TASK →
Identify and copy all lines of the material where the string "that" is found.

————

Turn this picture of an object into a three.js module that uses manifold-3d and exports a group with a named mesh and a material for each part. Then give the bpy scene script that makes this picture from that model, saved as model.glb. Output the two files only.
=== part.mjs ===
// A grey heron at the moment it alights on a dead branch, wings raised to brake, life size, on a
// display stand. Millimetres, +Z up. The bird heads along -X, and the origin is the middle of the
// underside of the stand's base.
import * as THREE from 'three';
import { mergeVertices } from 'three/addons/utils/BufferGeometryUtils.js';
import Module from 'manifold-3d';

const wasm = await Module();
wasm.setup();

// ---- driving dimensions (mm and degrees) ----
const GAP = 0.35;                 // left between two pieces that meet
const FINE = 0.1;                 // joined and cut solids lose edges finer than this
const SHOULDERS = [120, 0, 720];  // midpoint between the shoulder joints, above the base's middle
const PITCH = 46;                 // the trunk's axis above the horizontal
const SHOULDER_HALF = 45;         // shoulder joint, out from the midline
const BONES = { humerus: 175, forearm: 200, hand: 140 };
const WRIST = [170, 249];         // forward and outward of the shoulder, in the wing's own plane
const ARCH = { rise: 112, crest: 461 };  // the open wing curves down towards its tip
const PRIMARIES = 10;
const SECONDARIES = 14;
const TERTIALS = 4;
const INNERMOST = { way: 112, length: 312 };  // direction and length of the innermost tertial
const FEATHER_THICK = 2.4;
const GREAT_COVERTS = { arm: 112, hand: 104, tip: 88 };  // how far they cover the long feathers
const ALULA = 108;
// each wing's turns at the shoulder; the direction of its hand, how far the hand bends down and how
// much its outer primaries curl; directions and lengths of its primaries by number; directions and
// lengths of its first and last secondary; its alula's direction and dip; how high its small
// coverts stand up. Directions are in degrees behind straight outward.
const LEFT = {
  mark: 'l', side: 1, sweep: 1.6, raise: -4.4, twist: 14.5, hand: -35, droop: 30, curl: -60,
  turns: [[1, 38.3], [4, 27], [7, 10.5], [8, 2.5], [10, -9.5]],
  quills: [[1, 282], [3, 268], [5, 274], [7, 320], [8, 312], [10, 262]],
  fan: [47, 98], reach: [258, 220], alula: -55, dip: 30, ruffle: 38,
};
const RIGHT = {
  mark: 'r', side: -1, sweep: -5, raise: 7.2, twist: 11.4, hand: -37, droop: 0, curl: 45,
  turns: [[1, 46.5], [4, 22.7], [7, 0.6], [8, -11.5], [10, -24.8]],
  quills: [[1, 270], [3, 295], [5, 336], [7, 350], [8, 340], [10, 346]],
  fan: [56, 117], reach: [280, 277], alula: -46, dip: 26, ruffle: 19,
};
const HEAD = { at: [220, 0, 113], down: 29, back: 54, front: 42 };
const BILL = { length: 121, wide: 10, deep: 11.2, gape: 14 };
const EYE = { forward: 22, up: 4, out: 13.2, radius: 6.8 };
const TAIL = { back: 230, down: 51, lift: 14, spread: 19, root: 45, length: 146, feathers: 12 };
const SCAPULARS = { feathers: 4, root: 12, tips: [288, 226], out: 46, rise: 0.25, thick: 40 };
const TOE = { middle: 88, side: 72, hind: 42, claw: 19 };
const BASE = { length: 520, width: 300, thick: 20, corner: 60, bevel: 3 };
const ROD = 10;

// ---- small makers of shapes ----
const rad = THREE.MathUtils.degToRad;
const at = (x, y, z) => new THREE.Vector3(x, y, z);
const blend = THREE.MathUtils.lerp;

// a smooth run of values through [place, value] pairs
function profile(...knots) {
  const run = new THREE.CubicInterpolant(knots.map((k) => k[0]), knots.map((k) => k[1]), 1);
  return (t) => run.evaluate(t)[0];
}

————

RESPONSE TO THIS TASK →
Turn this picture of an object into a three.js module that uses manifold-3d and exports a group with a named mesh and a material for each part. Then give the bpy scene script that makes this picture from that model, saved as model.glb. Output the two files only.
const GAP = 0.35;                 // left between two pieces that meet